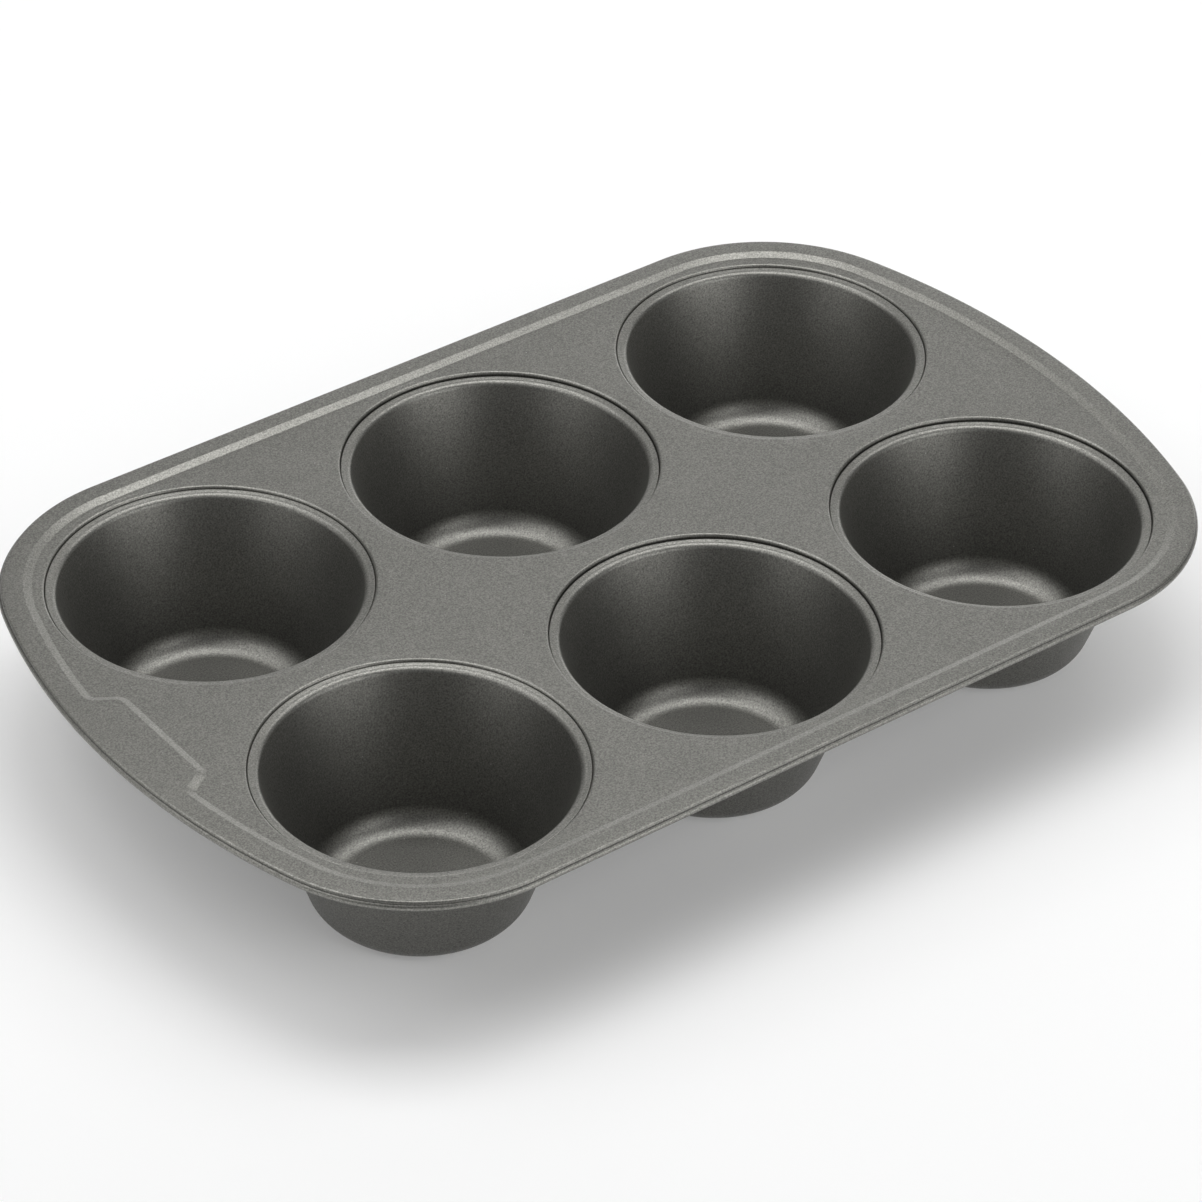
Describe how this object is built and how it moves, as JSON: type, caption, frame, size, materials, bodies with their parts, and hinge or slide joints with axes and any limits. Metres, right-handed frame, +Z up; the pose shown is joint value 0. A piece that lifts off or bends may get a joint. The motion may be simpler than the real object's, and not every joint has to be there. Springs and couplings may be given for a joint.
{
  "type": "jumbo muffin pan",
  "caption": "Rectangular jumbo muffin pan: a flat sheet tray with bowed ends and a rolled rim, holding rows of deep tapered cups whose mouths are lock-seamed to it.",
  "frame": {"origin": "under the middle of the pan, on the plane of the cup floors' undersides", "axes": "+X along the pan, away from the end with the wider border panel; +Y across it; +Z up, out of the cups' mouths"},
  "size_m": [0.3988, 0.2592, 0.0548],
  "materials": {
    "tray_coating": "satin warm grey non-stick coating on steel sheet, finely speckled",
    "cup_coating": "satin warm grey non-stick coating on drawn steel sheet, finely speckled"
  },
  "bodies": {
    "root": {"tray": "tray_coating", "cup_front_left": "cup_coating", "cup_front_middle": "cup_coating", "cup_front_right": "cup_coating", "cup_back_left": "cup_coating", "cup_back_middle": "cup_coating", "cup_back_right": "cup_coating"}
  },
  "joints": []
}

☆ ☆ ☆ ☆

Task
Set down the listing above in full, please, exactly as it appears.

Full response
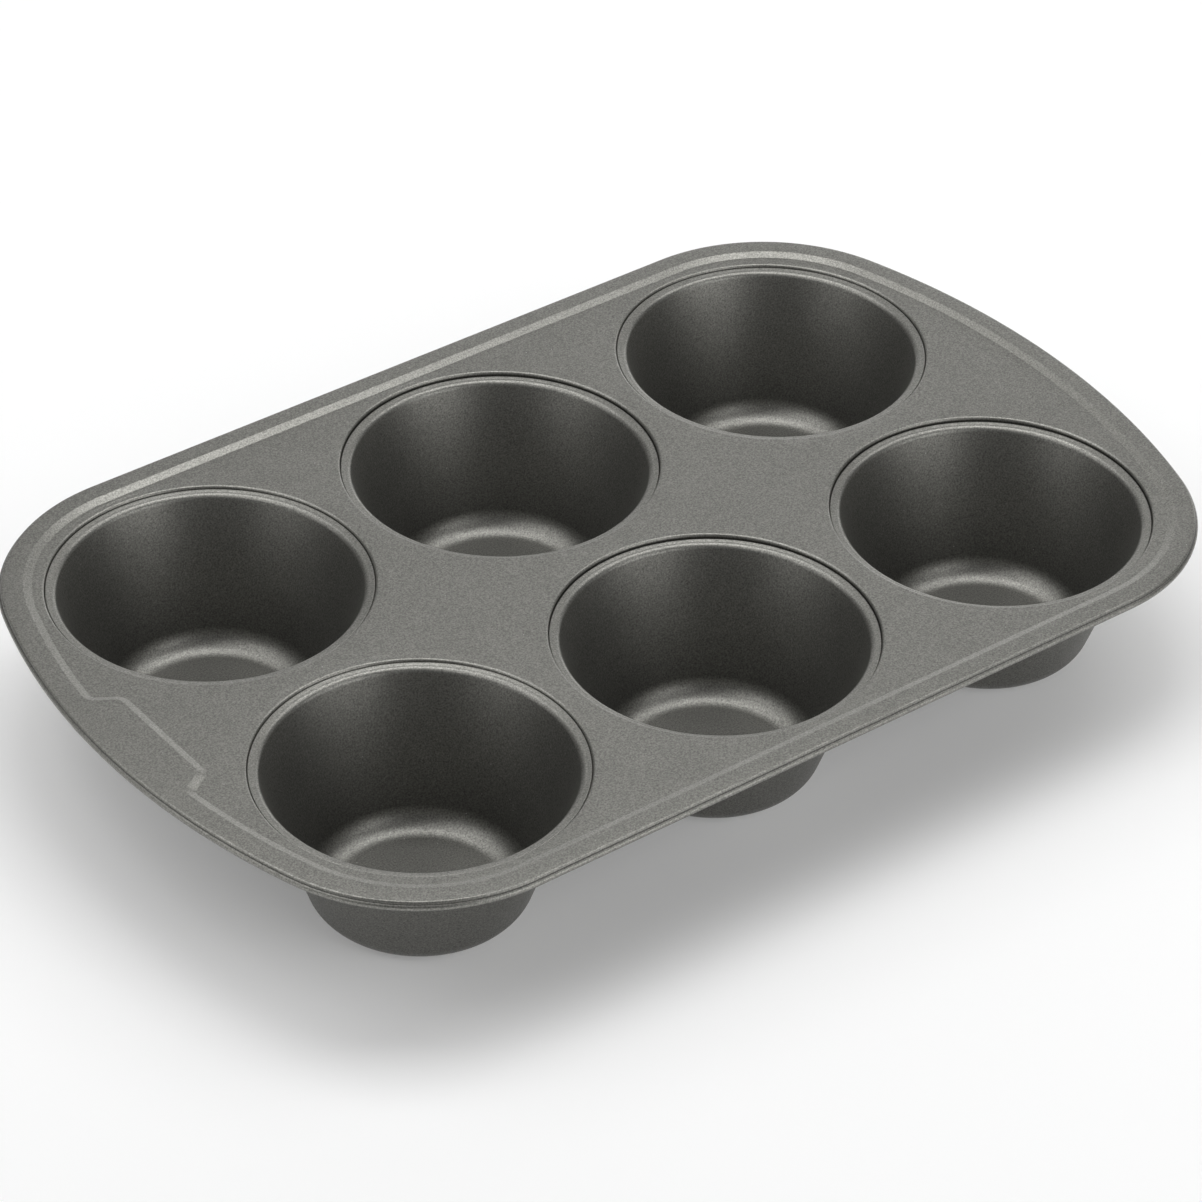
Describe how this object is built and how it moves, as JSON: type, caption, frame, size, materials, bodies with their parts, and hinge or slide joints with axes and any limits. Metres, right-handed frame, +Z up; the pose shown is joint value 0. A piece that lifts off or bends may get a joint. The motion may be simpler than the real object's, and not every joint has to be there. Springs and couplings may be given for a joint.
{
  "type": "jumbo muffin pan",
  "caption": "Rectangular jumbo muffin pan: a flat sheet tray with bowed ends and a rolled rim, holding rows of deep tapered cups whose mouths are lock-seamed to it.",
  "frame": {"origin": "under the middle of the pan, on the plane of the cup floors' undersides", "axes": "+X along the pan, away from the end with the wider border panel; +Y across it; +Z up, out of the cups' mouths"},
  "size_m": [0.3988, 0.2592, 0.0548],
  "materials": {
    "tray_coating": "satin warm grey non-stick coating on steel sheet, finely speckled",
    "cup_coating": "satin warm grey non-stick coating on drawn steel sheet, finely speckled"
  },
  "bodies": {
    "root": {"tray": "tray_coating", "cup_front_left": "cup_coating", "cup_front_middle": "cup_coating", "cup_front_right": "cup_coating", "cup_back_left": "cup_coating", "cup_back_middle": "cup_coating", "cup_back_right": "cup_coating"}
  },
  "joints": []
}